GORE: Well, you know, I didn't join that lawsuit. And now we know that there were three counties where apparently Democratic applications lacking those numbers were rejected and thrown out, but Republican applications were give to the Republican Party workers, who in some cases were allowed right in the election offices with their computers to tamper with those ballots. In other cases, they were allowed to take applications. In other cases, they were allowed to take those applications home with them and work on them. And while the Democratic applications were rejected, the Republican applications were changed by the party workers and those votes counted.

One side was rejected, the other side was included. Doesn't sound fair to me.

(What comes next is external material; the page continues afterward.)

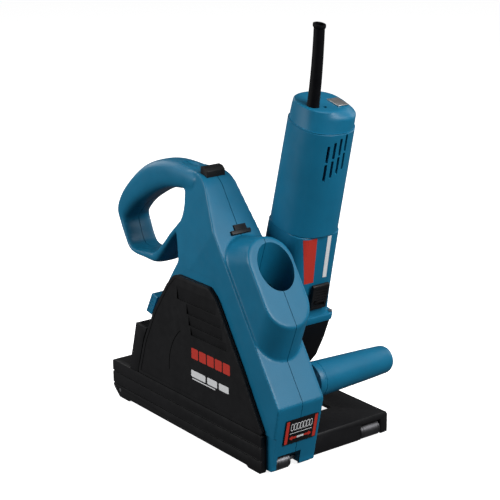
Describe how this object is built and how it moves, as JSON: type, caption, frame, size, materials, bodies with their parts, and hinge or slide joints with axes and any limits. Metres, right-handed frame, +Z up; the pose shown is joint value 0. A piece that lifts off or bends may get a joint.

BROKAW: Final question, Mr. Vice President: If there is not a final recount by December 12 when the electors must be selected in Florida, will you set aside your personal interest and get out of this race in what you could perceive to be the interest of the country?

GORE: Tom, I am going to do the right thing whatever the outcome of this is. But I think our country has a tremendous interest, an overriding interest, far more important than which candidate wins and which candidate loses.

I want to win. I make no bones about that. But far more important is the principle that the next president should be legitimate--legitimized in an election in which every vote that is legally cast is counted.

Especially in a close election, Tom, when the passions are running high and feelings are so strong, it's more important than at any other time for the final decision to be in the hands of the American people.

The consent of the governed is the bedrock of our democracy. And the consent of the governed can only be given freely in an election where votes are counted, not where the machines miss them like those supermarket scanners.

BROKAW: OK.

GORE: But where every vote is counted and not arbitrarily set aside in some areas but not others by officials that control the machinery.